## Written problem
Each entry below must be repeated word for word.

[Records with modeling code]
## BEGIN
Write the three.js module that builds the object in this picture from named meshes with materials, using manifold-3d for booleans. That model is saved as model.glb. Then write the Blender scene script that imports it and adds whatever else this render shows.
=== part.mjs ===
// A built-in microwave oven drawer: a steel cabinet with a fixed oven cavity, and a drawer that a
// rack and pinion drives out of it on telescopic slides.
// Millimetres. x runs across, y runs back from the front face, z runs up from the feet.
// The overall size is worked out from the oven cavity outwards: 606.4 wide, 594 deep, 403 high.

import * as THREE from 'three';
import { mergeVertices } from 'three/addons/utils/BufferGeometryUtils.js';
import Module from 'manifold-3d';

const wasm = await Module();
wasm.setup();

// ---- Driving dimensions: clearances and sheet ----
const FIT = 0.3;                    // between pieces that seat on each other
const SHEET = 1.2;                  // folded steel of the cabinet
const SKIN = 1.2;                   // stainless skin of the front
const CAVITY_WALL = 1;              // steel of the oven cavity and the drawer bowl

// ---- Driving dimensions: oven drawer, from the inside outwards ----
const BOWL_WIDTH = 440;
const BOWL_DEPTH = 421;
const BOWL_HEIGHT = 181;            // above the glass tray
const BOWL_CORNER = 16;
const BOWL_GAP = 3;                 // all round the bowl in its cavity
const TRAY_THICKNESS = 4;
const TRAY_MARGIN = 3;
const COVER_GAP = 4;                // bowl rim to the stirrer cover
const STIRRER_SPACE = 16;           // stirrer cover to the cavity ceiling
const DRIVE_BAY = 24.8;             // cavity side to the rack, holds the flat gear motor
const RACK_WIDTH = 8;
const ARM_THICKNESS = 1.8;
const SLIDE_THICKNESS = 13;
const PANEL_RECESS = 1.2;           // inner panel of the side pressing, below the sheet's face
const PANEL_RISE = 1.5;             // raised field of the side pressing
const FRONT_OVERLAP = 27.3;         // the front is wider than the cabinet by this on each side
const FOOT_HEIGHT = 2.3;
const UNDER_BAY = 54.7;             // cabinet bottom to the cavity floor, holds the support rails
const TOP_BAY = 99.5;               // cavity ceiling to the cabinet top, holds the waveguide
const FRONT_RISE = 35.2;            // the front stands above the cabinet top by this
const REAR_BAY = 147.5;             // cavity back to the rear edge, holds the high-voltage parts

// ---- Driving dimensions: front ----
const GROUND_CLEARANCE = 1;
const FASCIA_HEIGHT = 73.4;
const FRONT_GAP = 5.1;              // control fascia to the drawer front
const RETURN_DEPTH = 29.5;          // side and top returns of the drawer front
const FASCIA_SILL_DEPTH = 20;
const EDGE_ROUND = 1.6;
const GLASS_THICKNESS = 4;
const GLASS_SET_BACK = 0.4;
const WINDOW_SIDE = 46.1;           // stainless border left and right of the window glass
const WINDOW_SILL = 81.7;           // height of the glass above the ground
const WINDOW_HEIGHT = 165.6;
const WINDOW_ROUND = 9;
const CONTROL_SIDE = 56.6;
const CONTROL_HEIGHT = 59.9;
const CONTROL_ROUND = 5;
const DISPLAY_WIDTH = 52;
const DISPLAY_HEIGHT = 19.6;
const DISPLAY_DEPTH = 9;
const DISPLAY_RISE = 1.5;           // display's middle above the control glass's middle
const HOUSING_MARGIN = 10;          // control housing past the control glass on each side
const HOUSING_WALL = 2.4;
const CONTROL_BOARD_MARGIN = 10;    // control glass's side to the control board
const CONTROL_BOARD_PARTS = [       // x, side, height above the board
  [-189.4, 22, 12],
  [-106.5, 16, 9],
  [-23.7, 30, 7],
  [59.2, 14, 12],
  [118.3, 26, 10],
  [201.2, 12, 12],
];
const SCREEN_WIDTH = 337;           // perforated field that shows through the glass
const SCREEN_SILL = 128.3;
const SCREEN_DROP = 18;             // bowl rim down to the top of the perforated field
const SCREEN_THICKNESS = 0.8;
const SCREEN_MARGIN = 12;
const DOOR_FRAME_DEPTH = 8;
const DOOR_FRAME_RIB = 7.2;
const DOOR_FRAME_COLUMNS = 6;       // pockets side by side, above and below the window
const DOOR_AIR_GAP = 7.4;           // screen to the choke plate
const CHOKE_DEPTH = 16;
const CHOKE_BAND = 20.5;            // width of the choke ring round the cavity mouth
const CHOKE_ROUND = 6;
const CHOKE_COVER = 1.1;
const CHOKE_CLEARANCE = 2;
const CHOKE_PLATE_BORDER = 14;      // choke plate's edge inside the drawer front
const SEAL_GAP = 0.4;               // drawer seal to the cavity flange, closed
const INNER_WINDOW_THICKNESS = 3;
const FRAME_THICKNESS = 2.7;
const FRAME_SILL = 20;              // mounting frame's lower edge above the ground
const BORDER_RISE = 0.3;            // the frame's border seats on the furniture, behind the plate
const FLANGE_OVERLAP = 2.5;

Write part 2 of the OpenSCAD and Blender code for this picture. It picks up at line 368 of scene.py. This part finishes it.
## END
## Finished task
Write the three.js module that builds the object in this picture from named meshes with materials, using manifold-3d for booleans. That model is saved as model.glb. Then write the Blender scene script that imports it and adds whatever else this render shows.
=== part.mjs ===
// A built-in microwave oven drawer: a steel cabinet with a fixed oven cavity, and a drawer that a
// rack and pinion drives out of it on telescopic slides.
// Millimetres. x runs across, y runs back from the front face, z runs up from the feet.
// The overall size is worked out from the oven cavity outwards: 606.4 wide, 594 deep, 403 high.

import * as THREE from 'three';
import { mergeVertices } from 'three/addons/utils/BufferGeometryUtils.js';
import Module from 'manifold-3d';

const wasm = await Module();
wasm.setup();

// ---- Driving dimensions: clearances and sheet ----
const FIT = 0.3;                    // between pieces that seat on each other
const SHEET = 1.2;                  // folded steel of the cabinet
const SKIN = 1.2;                   // stainless skin of the front
const CAVITY_WALL = 1;              // steel of the oven cavity and the drawer bowl

// ---- Driving dimensions: oven drawer, from the inside outwards ----
const BOWL_WIDTH = 440;
const BOWL_DEPTH = 421;
const BOWL_HEIGHT = 181;            // above the glass tray
const BOWL_CORNER = 16;
const BOWL_GAP = 3;                 // all round the bowl in its cavity
const TRAY_THICKNESS = 4;
const TRAY_MARGIN = 3;
const COVER_GAP = 4;                // bowl rim to the stirrer cover
const STIRRER_SPACE = 16;           // stirrer cover to the cavity ceiling
const DRIVE_BAY = 24.8;             // cavity side to the rack, holds the flat gear motor
const RACK_WIDTH = 8;
const ARM_THICKNESS = 1.8;
const SLIDE_THICKNESS = 13;
const PANEL_RECESS = 1.2;           // inner panel of the side pressing, below the sheet's face
const PANEL_RISE = 1.5;             // raised field of the side pressing
const FRONT_OVERLAP = 27.3;         // the front is wider than the cabinet by this on each side
const FOOT_HEIGHT = 2.3;
const UNDER_BAY = 54.7;             // cabinet bottom to the cavity floor, holds the support rails
const TOP_BAY = 99.5;               // cavity ceiling to the cabinet top, holds the waveguide
const FRONT_RISE = 35.2;            // the front stands above the cabinet top by this
const REAR_BAY = 147.5;             // cavity back to the rear edge, holds the high-voltage parts

// ---- Driving dimensions: front ----
const GROUND_CLEARANCE = 1;
const FASCIA_HEIGHT = 73.4;
const FRONT_GAP = 5.1;              // control fascia to the drawer front
const RETURN_DEPTH = 29.5;          // side and top returns of the drawer front
const FASCIA_SILL_DEPTH = 20;
const EDGE_ROUND = 1.6;
const GLASS_THICKNESS = 4;
const GLASS_SET_BACK = 0.4;
const WINDOW_SIDE = 46.1;           // stainless border left and right of the window glass
const WINDOW_SILL = 81.7;           // height of the glass above the ground
const WINDOW_HEIGHT = 165.6;
const WINDOW_ROUND = 9;
const CONTROL_SIDE = 56.6;
const CONTROL_HEIGHT = 59.9;
const CONTROL_ROUND = 5;
const DISPLAY_WIDTH = 52;
const DISPLAY_HEIGHT = 19.6;
const DISPLAY_DEPTH = 9;
const DISPLAY_RISE = 1.5;           // display's middle above the control glass's middle
const HOUSING_MARGIN = 10;          // control housing past the control glass on each side
const HOUSING_WALL = 2.4;
const CONTROL_BOARD_MARGIN = 10;    // control glass's side to the control board
const CONTROL_BOARD_PARTS = [       // x, side, height above the board
  [-189.4, 22, 12],
  [-106.5, 16, 9],
  [-23.7, 30, 7],
  [59.2, 14, 12],
  [118.3, 26, 10],
  [201.2, 12, 12],
];
const SCREEN_WIDTH = 337;           // perforated field that shows through the glass
const SCREEN_SILL = 128.3;
const SCREEN_DROP = 18;             // bowl rim down to the top of the perforated field
const SCREEN_THICKNESS = 0.8;
const SCREEN_MARGIN = 12;
const DOOR_FRAME_DEPTH = 8;
const DOOR_FRAME_RIB = 7.2;
const DOOR_FRAME_COLUMNS = 6;       // pockets side by side, above and below the window
const DOOR_AIR_GAP = 7.4;           // screen to the choke plate
const CHOKE_DEPTH = 16;
const CHOKE_BAND = 20.5;            // width of the choke ring round the cavity mouth
const CHOKE_ROUND = 6;
const CHOKE_COVER = 1.1;
const CHOKE_CLEARANCE = 2;
const CHOKE_PLATE_BORDER = 14;      // choke plate's edge inside the drawer front
const SEAL_GAP = 0.4;               // drawer seal to the cavity flange, closed
const INNER_WINDOW_THICKNESS = 3;
const FRAME_THICKNESS = 2.7;
const FRAME_SILL = 20;              // mounting frame's lower edge above the ground
const BORDER_RISE = 0.3;            // the frame's border seats on the furniture, behind the plate
const FLANGE_OVERLAP = 2.5;

Write part 2 of the OpenSCAD and Blender code for this picture. It picks up at line 368 of scene.py. This part finishes it.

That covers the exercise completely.